Musing 1: Pencil onto paper when I rested seated yesterday afternoon atop a boulder surround by countless purple lupines
Perhaps the prelapsarian Eden was that state of the Earth sometime between 5.4 and 6.3 million years ago, that time when our ancestors parted way with those who followed the Chimpanzee tribe, those who remained in that world of innocence, a world where thorns are thorns and thistles are thistles and pain is pain and sweat is sweat and life is life and death is death. For that Eden was lost to those with a brain that became a mind that could conceive of a lapse -- a fall from grace -- that moment when suddenly guilt and blame sprang to life as the next universe-transforming event took place -- the birth of self-awareness.

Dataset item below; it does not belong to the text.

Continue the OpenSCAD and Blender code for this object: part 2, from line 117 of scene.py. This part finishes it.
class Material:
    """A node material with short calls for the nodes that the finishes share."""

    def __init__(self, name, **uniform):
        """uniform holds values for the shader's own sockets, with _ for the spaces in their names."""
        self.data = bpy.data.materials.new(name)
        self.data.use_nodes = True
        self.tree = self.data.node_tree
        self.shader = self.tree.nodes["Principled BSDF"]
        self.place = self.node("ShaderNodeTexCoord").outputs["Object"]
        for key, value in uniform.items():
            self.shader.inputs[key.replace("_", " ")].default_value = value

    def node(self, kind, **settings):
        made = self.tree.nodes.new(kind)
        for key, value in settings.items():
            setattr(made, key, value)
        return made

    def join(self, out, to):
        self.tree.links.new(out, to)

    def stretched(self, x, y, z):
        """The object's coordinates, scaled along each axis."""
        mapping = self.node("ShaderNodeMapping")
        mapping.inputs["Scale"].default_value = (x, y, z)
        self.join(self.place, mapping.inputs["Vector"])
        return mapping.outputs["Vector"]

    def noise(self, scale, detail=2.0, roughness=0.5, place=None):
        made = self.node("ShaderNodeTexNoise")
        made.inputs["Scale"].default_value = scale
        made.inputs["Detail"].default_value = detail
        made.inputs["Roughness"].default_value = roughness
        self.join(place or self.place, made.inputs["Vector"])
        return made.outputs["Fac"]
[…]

Musing 2: A goose that called Konrad his mother
Interesting how the developing brain of a child has a myriad of short windows of opportunity for imprinting, and once the imprint takes place, then that is what the mature brain is left with, or has to deal with, as in the case of the young geese that Konrad Lorenz raised as their "mother." The infant geese knew no one other than Konrad, the one that fed them and protected them and taught them, and so they followed him as mother goose, and forever more Konrad was mother goose to them.
So here we are, all of us with our own imprints seared many years ago into our developing brains -- some "natural" and others "unnatural" -- perhaps early imprints of an infant religiosity that has since been modified by the learning gleaned from systematic knowledge? Could it be that when we try to reason away that infant religiosity with a mature religiosity, the seared part of our brain rebells, clinging to the imprints of infancy, unwilling, or unable, to let go?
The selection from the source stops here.